__Scripts that build objects__:
<<<<

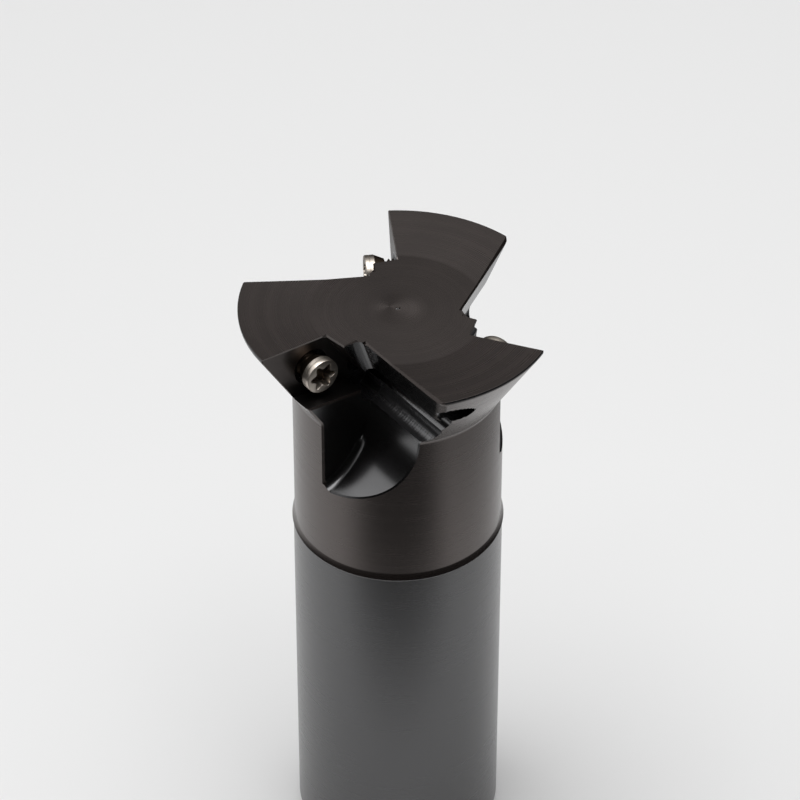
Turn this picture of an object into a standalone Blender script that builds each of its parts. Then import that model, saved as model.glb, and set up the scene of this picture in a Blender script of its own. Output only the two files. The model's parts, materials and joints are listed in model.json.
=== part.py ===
"""A three-tooth indexable face mill with a plain cylindrical shank, its inserts taken out.

Metres, +Z up. The origin is the centre of the shank's end face, Z is the spindle axis, and the
rim of the cutting face is the highest point. The cutter turns counter-clockwise seen from above.

Each tooth has a frame of its own, an empty turned about Z. In it x runs outward along the
insert seat, y is the way the seat faces, and z is up. Everything milled for a tooth runs
straight along that y, as from one set-up on a machine, so each cutter is an outline in x and z
that is extruded along y. Heights below the rim are negative.
"""

import math

import bmesh
import bpy

MM = 0.001

# Turned body
OVERALL_LENGTH = 100 * MM
SHANK_RADIUS = 16.0 * MM
SHANK_CHAMFER = 1.2 * MM
RIDGE_RADIUS = 16.2 * MM
RIDGE_DEPTH = 39.8 * MM
RIDGE_CHAMFER = 1.0 * MM
NECK_RADIUS = 15.82 * MM
RIM_RADIUS = 23.6 * MM
RIM_LAND = 0.5 * MM
FLANK_ANGLE = math.radians(30.9)
FLANK_FILLET = 1.5 * MM
DISH_RADIUS = 13.0 * MM
DISH_DEPTH = 0.65 * MM
CENTRE_DEPTH = 0.5 * MM
BODY_SEGMENTS = 144

# Teeth
TOOTH_NAMES = ("a", "b", "c")
FIRST_TOOTH_ANGLE = math.radians(-143)

# Insert seat, for a 55 degree rhombic insert: a flat facing along y, open to the rim and the
# flank, with a wall parallel to the flank on its inner side and a ledge under it
SEAT_Y = -1.37 * MM
BLOCK_FRONT_Y = 2.35 * MM
POCKET_SLOPE = math.tan(FLANK_ANGLE)
POCKET_WALL_X = 12.68 * MM
POCKET_DRAFT = 0.54 * MM
LEDGE_DEPTH = 9.78 * MM
LEDGE_RISE = 0.11

# Chip gullet in front of the seat: a leaning wall with a round bowl below. Two grooves, one over
# the other, undercut the wall's foot. They start behind the seat, where they are the relief for
# the insert's inner corner. Each is given as x, depth and radius.
GULLET_SLOPE = math.tan(math.radians(18))
GULLET_WALL_X = 8.9 * MM
GULLET_FLOOR_DEPTH = 10.9 * MM
LOWER_GROOVE = (6.65 * MM, 11.0 * MM, 1.9 * MM)
UPPER_GROOVE = (6.35 * MM, 8.2 * MM, 2.0 * MM)
GROOVE_START_Y = -1.67 * MM
BOWL_X = 20.5 * MM
BOWL_DEPTH = 13.0 * MM
BOWL_RADIUS = 13.6 * MM

# Insert screw, an M4 with a countersunk six-lobe head, and its tapped hole through the tooth
SCREW_X = 14.95 * MM
SCREW_DEPTH = 5.1 * MM
SCREW_FACE_Y = {"a": 1.75 * MM, "b": 3.2 * MM, "c": 1.75 * MM}
HEAD_RADIUS = 2.75 * MM
HEAD_EDGE = 0.2 * MM
HEAD_THICKNESS = 1.6 * MM
CONE_RADIUS = 2.05 * MM
CONE_LENGTH = 1.2 * MM
THREAD_RADIUS = 1.75 * MM
TIP_RADIUS = 1.3 * MM
SCREW_LENGTH = 10.0 * MM
RECESS_RADIUS = 1.66 * MM
RECESS_LOBE = 0.28 * MM
RECESS_LOBES = 6
RECESS_DEPTH = 1.7 * MM
RECESS_FLOOR_DEPTH = 2.0 * MM
BORE_RADIUS = 2.05 * MM
BORE_MOUTH_RADIUS = 2.9 * MM
SCREW_SEGMENTS = 48
BORE_SEGMENTS = 32
GROOVE_SEGMENTS = 48

CLEAR = 30 * MM
OVERLAP = 1.0 * MM
WELD = 0.0001 * MM
ARC_STEP = math.radians(6)
SHARP_ANGLE = math.radians(30)


def clear_scene():
    for obj in list(bpy.data.objects):
        bpy.data.objects.remove(obj, do_unlink=True)


def steel(name, colour, roughness, metallic):
    material = bpy.data.materials.new(name)
    material.use_nodes = True
    shader = material.node_tree.nodes["Principled BSDF"]
    shader.inputs["Base Color"].default_value = (*colour, 1)
    shader.inputs["Roughness"].default_value = roughness
    shader.inputs["Metallic"].default_value = metallic
    material.diffuse_color = (*colour, 1)
    return material


def arc(centre_x, centre_z, radius, start, end):
    """Points on an arc from one angle to another, both ends included."""
    count = max(2, math.ceil(abs(end - start) / ARC_STEP))
    angles = [start + (end - start) * i / count for i in range(count + 1)]
    return [(centre_x + radius * math.cos(a), centre_z + radius * math.sin(a)) for a in angles]


def object_from(bm, name, smooth):
    bmesh.ops.remove_doubles(bm, verts=bm.verts, dist=WELD)
    bmesh.ops.recalc_face_normals(bm, faces=bm.faces)
    mesh = bpy.data.meshes.new(name)
    bm.to_mesh(mesh)
    bm.free()
    if smooth:
        mesh.shade_smooth()
        mesh.set_sharp_from_angle(angle=SHARP_ANGLE)
    obj = bpy.data.objects.new(name, mesh)
    bpy.context.collection.objects.link(obj)
    return obj


def turned(name, profile):
    """A solid of revolution about Z, from (radius, height) points that begin and end on the axis."""
    bm = bmesh.new()
    corners = [bm.verts.new((radius, 0, height)) for radius, height in profile]
    edges = [bm.edges.new(pair) for pair in zip(corners, corners[1:])]
    bmesh.ops.spin(
        bm,
        geom=corners + edges,
        axis=(0, 0, 1),
        cent=(0, 0, 0),
        angle=2 * math.pi,
        steps=BODY_SEGMENTS,
        use_merge=True,
    )
    return object_from(bm, name, smooth=True)


def ringed(name, rings):
    """A closed solid along y, from rings of (x, y, z) points with a fan closing each end."""
    bm = bmesh.new()
    loops = [[bm.verts.new(point) for point in ring] for ring in rings]
    count = len(loops[0])
    for lower, upper in zip(loops, loops[1:]):
        for i in range(count):
            j = (i + 1) % count
            bm.faces.new((lower[i], lower[j], upper[j], upper[i]))
    for loop in (loops[0], loops[-1]):
        bm.faces.new(loop)
    return object_from(bm, name, smooth=True)


def circle(radius, y, segments):
    turns = [2 * math.pi * i / segments for i in range(segments)]
    return [(radius * math.cos(t), y, radius * math.sin(t)) for t in turns]


def body_profile():
    ridge_height = OVERALL_LENGTH - RIDGE_DEPTH
    flank_foot_depth = RIM_LAND + (RIM_RADIUS - NECK_RADIUS) / math.tan(FLANK_ANGLE)
    fillet_reach = FLANK_FILLET * math.tan(FLANK_ANGLE / 2)
    fillet = arc(
        NECK_RADIUS + FLANK_FILLET,
        OVERALL_LENGTH - flank_foot_depth - fillet_reach,
        FLANK_FILLET,
        math.pi,
        math.pi - FLANK_ANGLE,
    )
    return [
        (0, 0),
        (SHANK_RADIUS - SHANK_CHAMFER, 0),
        (SHANK_RADIUS, SHANK_CHAMFER),
        (SHANK_RADIUS, ridge_height - (RIDGE_RADIUS - SHANK_RADIUS)),
        (RIDGE_RADIUS, ridge_height),
        (NECK_RADIUS, ridge_height + RIDGE_CHAMFER),
        *fillet,
        (RIM_RADIUS, OVERALL_LENGTH - RIM_LAND),
        (RIM_RADIUS, OVERALL_LENGTH),
        (DISH_RADIUS, OVERALL_LENGTH - DISH_DEPTH),
        (0, OVERALL_LENGTH - CENTRE_DEPTH),
    ]


def ledge_z(x):
    return -LEDGE_DEPTH + LEDGE_RISE * (x - SCREW_X)


def pocket_outline(draft):
    """The insert's outline on its seat, with the inner wall moved inward by the draft.

    The wall runs down and inward to its corner with the ledge, inside the lower groove."""
    wall_x = POCKET_WALL_X - draft
    corner_x = (wall_x + POCKET_SLOPE * ledge_z(0)) / (1 - POCKET_SLOPE * LEDGE_RISE)
    outer_x = SCREW_X + CLEAR
    return [
        (wall_x + POCKET_SLOPE * CLEAR, CLEAR),
        (corner_x, ledge_z(corner_x)),
        (outer_x, ledge_z(outer_x)),
        (outer_x, CLEAR),
    ]


def gullet_outline():
    """Down the leaning wall, across inside the lower groove, then round the bowl below."""
    floor_z = -GULLET_FLOOR_DEPTH
    bowl_start = math.pi - math.asin((floor_z + BOWL_DEPTH) / BOWL_RADIUS)
    return [
        (GULLET_WALL_X + GULLET_SLOPE * CLEAR, CLEAR),
        (GULLET_WALL_X + GULLET_SLOPE * floor_z, floor_z),
        *arc(BOWL_X, -BOWL_DEPTH, BOWL_RADIUS, bowl_start, 2 * math.pi),
        (BOWL_X + BOWL_RADIUS, CLEAR),
    ]


def groove_rings(radius, far_y):
    return [circle(radius, y, GROOVE_SEGMENTS) for y in (GROOVE_START_Y, far_y)]


def at_y(outline, y):
    return [(x, y, z) for x, z in outline]


def as_cutter(obj, tooth):
    obj.parent = tooth
    obj.hide_render = True
    obj.display_type = "WIRE"
    return obj


def tooth_cutters(tooth, name):
    far_y = BLOCK_FRONT_Y + CLEAR
    # The pocket reaches past the block's front, and its draft goes on at the same rate.
    pocket_reach = BLOCK_FRONT_Y + OVERLAP - SEAT_Y
    draft = POCKET_DRAFT * pocket_reach / (BLOCK_FRONT_Y - SEAT_Y)
    pocket = [
        at_y(pocket_outline(0), SEAT_Y),
        at_y(pocket_outline(draft), SEAT_Y + pocket_reach),
    ]
    gullet = [at_y(gullet_outline(), BLOCK_FRONT_Y), at_y(gullet_outline(), far_y)]
    lower_x, lower_depth, lower_radius = LOWER_GROOVE
    upper_x, upper_depth, upper_radius = UPPER_GROOVE
    # The mouth is a 45 degree countersink that the cutter carries on past the seat.
    mouth = BORE_MOUTH_RADIUS - BORE_RADIUS
    bore = [
        circle(BORE_RADIUS, SEAT_Y - CLEAR, BORE_SEGMENTS),
        circle(BORE_RADIUS, SEAT_Y - mouth, BORE_SEGMENTS),
        circle(BORE_MOUTH_RADIUS + OVERLAP, SEAT_Y + OVERLAP, BORE_SEGMENTS),
    ]
    shapes = {
        "pocket": (pocket, 0, 0),
        "gullet": (gullet, 0, 0),
        "lower_groove": (groove_rings(lower_radius, far_y), lower_x, lower_depth),
        "upper_groove": (groove_rings(upper_radius, far_y), upper_x, upper_depth),
        "bore": (bore, SCREW_X, SCREW_DEPTH),
    }
    cutters = []
    for kind, (rings, x, depth) in shapes.items():
        cutter = as_cutter(ringed(f"cut_{kind}_{name}", rings), tooth)
        cutter.location = (x, 0, OVERALL_LENGTH - depth)
        cutters.append(cutter)
    return cutters


def cutter_body(teeth, material):
    body = turned("cutter_body", body_profile())
    body.data.materials.append(material)
    for name, tooth in teeth.items():
        for cutter in tooth_cutters(tooth, name):
            cut = body.modifiers.new(cutter.name, "BOOLEAN")
            cut.operation = "DIFFERENCE"
            cut.solver = "EXACT"
            cut.object = cutter
    return body


def recess_ring(y, scale):
    """A six-lobe outline: a circle whose radius swells and shrinks as a cosine."""
    points = []
    for i in range(SCREW_SEGMENTS):
        turn = 2 * math.pi * i / SCREW_SEGMENTS
        radius = scale * (RECESS_RADIUS + RECESS_LOBE * math.cos(RECESS_LOBES * turn))
        points.append((radius * math.cos(turn), y, radius * math.sin(turn)))
    return points


def insert_screw(name, tooth, face_y, material):
    """A screw whose head's face is at its own origin, with the shank running down -y."""
    cone_end = HEAD_THICKNESS + CONE_LENGTH
    tip_chamfer = THREAD_RADIUS - TIP_RADIUS
    outside = [
        (HEAD_RADIUS - HEAD_EDGE, 0),
        (HEAD_RADIUS, HEAD_EDGE),
        (HEAD_RADIUS, HEAD_THICKNESS),
        (CONE_RADIUS, cone_end),
        (THREAD_RADIUS, cone_end),
        (THREAD_RADIUS, SCREW_LENGTH - tip_chamfer),
        (TIP_RADIUS, SCREW_LENGTH),
    ]
    rings = [
        recess_ring(-RECESS_FLOOR_DEPTH, 0.5),
        recess_ring(-RECESS_DEPTH, 1),
        recess_ring(0, 1),
    ]
    rings += [circle(radius, -depth, SCREW_SEGMENTS) for radius, depth in outside]
    screw = ringed(f"insert_screw_{name}", rings)
    screw.data.materials.append(material)
    screw.parent = tooth
    screw.location = (SCREW_X, face_y, OVERALL_LENGTH - SCREW_DEPTH)
    return screw


def tooth_frames():
    """The teeth stand counter-clockwise from the first in the order a, c, b."""
    frames = {}
    pitch = 2 * math.pi / len(TOOTH_NAMES)
    for i, name in enumerate(TOOTH_NAMES):
        frame = bpy.data.objects.new(f"tooth_{name}", None)
        frame.rotation_euler.z = FIRST_TOOTH_ANGLE - i * pitch
        bpy.context.collection.objects.link(frame)
        frames[name] = frame
    return frames


clear_scene()
black_oxide = steel("black_oxide_steel", (0.035, 0.03, 0.029), 0.33, 0.85)
screw_steel = steel("screw_steel", (0.52, 0.48, 0.43), 0.3, 1.0)
tooth_by_name = tooth_frames()
cutter_body(tooth_by_name, black_oxide)
for tooth_name, tooth_frame in tooth_by_name.items():
    insert_screw(tooth_name, tooth_frame, SCREW_FACE_Y[tooth_name], screw_steel)
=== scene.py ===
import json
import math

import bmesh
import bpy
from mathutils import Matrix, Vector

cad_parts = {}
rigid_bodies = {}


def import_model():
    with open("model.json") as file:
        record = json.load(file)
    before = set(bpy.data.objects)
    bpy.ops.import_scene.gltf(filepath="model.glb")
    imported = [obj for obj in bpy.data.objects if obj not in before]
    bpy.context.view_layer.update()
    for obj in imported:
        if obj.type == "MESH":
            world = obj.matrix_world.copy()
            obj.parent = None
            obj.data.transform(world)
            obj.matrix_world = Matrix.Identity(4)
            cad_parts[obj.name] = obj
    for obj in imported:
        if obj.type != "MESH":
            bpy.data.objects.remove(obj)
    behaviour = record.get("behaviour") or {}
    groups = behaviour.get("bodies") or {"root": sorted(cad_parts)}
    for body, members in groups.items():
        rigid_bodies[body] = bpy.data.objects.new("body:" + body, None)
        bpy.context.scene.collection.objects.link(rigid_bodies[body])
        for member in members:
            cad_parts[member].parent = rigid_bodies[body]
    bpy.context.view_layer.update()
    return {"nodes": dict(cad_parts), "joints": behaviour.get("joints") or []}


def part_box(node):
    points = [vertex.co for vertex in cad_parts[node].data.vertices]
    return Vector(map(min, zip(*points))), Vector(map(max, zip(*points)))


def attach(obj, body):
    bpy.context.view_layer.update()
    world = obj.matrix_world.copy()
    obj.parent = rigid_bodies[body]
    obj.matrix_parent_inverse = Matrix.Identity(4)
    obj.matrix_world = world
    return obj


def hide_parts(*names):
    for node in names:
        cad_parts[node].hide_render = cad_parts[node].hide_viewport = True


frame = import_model()

# The looks of a three-tooth face mill with its inserts taken out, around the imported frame.
#
# Lengths are metres. Each tooth has a frame of its own, turned about Z: x runs outward along
# the insert seat, y is the way the seat faces, and z is the height above the cutting rim, so
# what lies below the rim is negative. All that is milled for a tooth runs along that y. The
# body is made with its rim at z = 0 and lifted into place at the end.

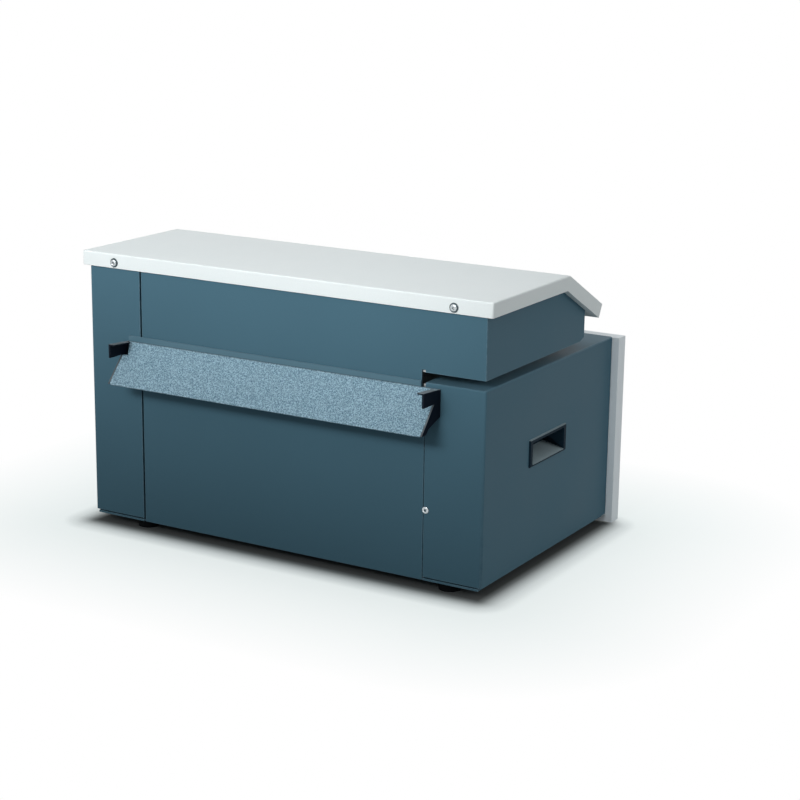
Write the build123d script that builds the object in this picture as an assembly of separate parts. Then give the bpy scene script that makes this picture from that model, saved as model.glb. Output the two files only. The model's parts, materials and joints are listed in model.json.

>>>>

__What the exercise asks__:
Only the lines from the opening of the material through the line with "FIRST_TOOTH_ANGLE = math.radians(-143)" should be echoed, exactly as written.

__Task answer__:
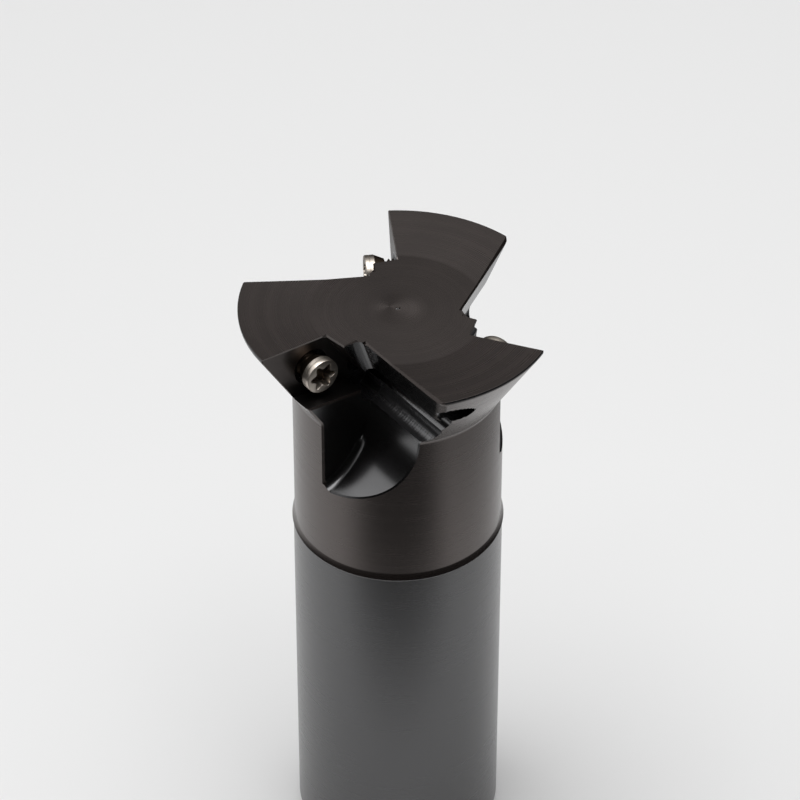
Turn this picture of an object into a standalone Blender script that builds each of its parts. Then import that model, saved as model.glb, and set up the scene of this picture in a Blender script of its own. Output only the two files. The model's parts, materials and joints are listed in model.json.
=== part.py ===
"""A three-tooth indexable face mill with a plain cylindrical shank, its inserts taken out.

Metres, +Z up. The origin is the centre of the shank's end face, Z is the spindle axis, and the
rim of the cutting face is the highest point. The cutter turns counter-clockwise seen from above.

Each tooth has a frame of its own, an empty turned about Z. In it x runs outward along the
insert seat, y is the way the seat faces, and z is up. Everything milled for a tooth runs
straight along that y, as from one set-up on a machine, so each cutter is an outline in x and z
that is extruded along y. Heights below the rim are negative.
"""

import math

import bmesh
import bpy

MM = 0.001

# Turned body
OVERALL_LENGTH = 100 * MM
SHANK_RADIUS = 16.0 * MM
SHANK_CHAMFER = 1.2 * MM
RIDGE_RADIUS = 16.2 * MM
RIDGE_DEPTH = 39.8 * MM
RIDGE_CHAMFER = 1.0 * MM
NECK_RADIUS = 15.82 * MM
RIM_RADIUS = 23.6 * MM
RIM_LAND = 0.5 * MM
FLANK_ANGLE = math.radians(30.9)
FLANK_FILLET = 1.5 * MM
DISH_RADIUS = 13.0 * MM
DISH_DEPTH = 0.65 * MM
CENTRE_DEPTH = 0.5 * MM
BODY_SEGMENTS = 144

# Teeth
TOOTH_NAMES = ("a", "b", "c")
FIRST_TOOTH_ANGLE = math.radians(-143)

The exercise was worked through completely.